How to Use the Word Read Aloud Tool for Editing
If you use Microsoft Word for drafting entire documents, you might have been overlooking a useful tool—the Read Aloud feature. Word's Read Aloud does exactly what you might imagine: it reads your document out loud for you. Watch this short video for a demonstration of how the tool works:
Read on to learn why you should incorporate Read Aloud into your editing process.
How the Word Read Aloud tool works
The Word Read Aloud feature is located in the Review tab in Office 2019, 2021, and Microsoft Office 365, and it is available for both PC and macOS users. Read Aloud is also available in Word’s Immersive Reader function.

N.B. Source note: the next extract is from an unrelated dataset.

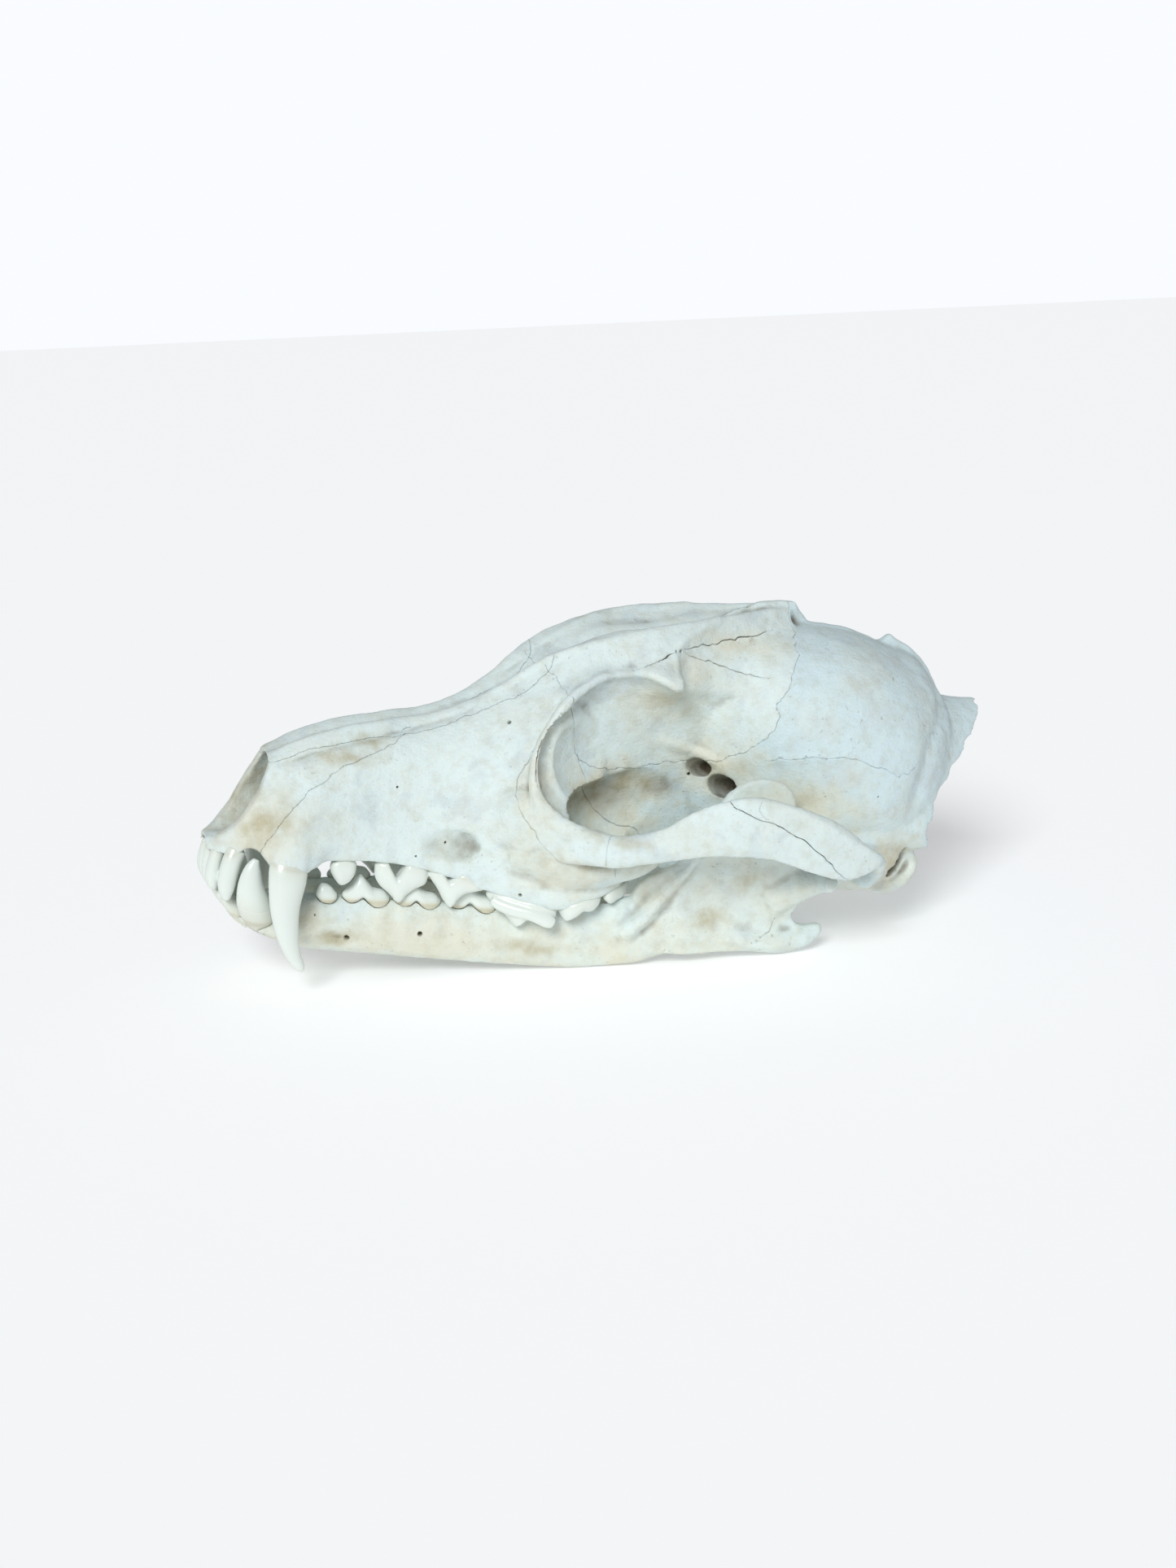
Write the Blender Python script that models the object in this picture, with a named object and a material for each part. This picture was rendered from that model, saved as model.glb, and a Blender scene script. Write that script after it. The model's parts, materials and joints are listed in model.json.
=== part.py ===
"""A red fox's skull with its lower jaw closed, at life size, resting on the jaw.

The skull is laid out in millimetres: x runs back from the front teeth, y to the animal's right,
and z up from the plane of the upper tooth sockets. Each bone is a node of its own, parted from its
neighbours along the real sutures, with its teeth fused to it. At the end everything is turned to
the way a skull lies on its jaw, scaled to metres and stood on z = 0.
"""

import math

import bmesh
import bpy
import numpy as np
from mathutils import Matrix, Vector

MM = 0.001
SEAM = 0.3
VOXEL = 0.55
JAW_VOXEL = 0.5
SKULL_TRIANGLES = 5000
JAW_TRIANGLES = 1200

# Each size along the muzzle is a curve through (x, value) pairs.
MUZZLE_START, MUZZLE_END = 0.9, 77.6
MUZZLE_TOP = (
    (0.9, 8.0), (4, 13.0), (8, 17.4), (11, 19.3), (22, 23.7), (37, 27.0), (43, 29.2), (50, 33.3),
    (56, 37.0), (62, 40.4), (67, 38.0), (72, 28.0), (77.6, 12.0),
)
MUZZLE_SOCKET_Z = (
    (0.9, 1.4), (5.2, 1.3), (8.3, 3.6), (11.2, 0.9), (17.6, 0.0), (21, 1.9), (30, 1.8), (40, 0.7),
    (50, -2.2), (61, -4.2), (70, -2.0), (77.6, 0.6),
)
MUZZLE_SOCKET_W = (
    (0.9, 3.4), (2.5, 5.6), (5.5, 8.0), (8.3, 9.3), (12, 11.6), (15, 12.5), (19, 12.0), (24, 10.9),
    (32, 11.0), (40, 12.5), (50, 15.4), (58, 18.8), (65, 20.7), (70, 19.8), (74, 17.6),
    (77.6, 12.6),
)
MUZZLE_SIDE_W = (
    (0.9, 2.6), (4, 6.2), (8, 8.9), (13, 11.2), (18, 11.5), (26, 10.8), (36, 11.2), (45, 13.2),
    (52, 16.2), (58, 19.6), (64, 18.6), (70, 14.5), (77.6, 8.6),
)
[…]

Once you select the Read Aloud option, a tool pops up that provides several settings. These settings allow you to:
- Use the playback controls to play/pause (e.g., pause with the pause button).
- Skip to the previous paragraph or the next one.
- Adjust the reading or voice speed by using the Reading speed slider (click the gear icon).
- Choose from a list of voice options (e.g., female voice) under Voice selection.
You can also use keyboard shortcuts (e.g., CTRL + Space to play or pause Read Aloud) for quick access to different features. The Read Aloud function will start reading a highlighted section of text or begin at your cursor.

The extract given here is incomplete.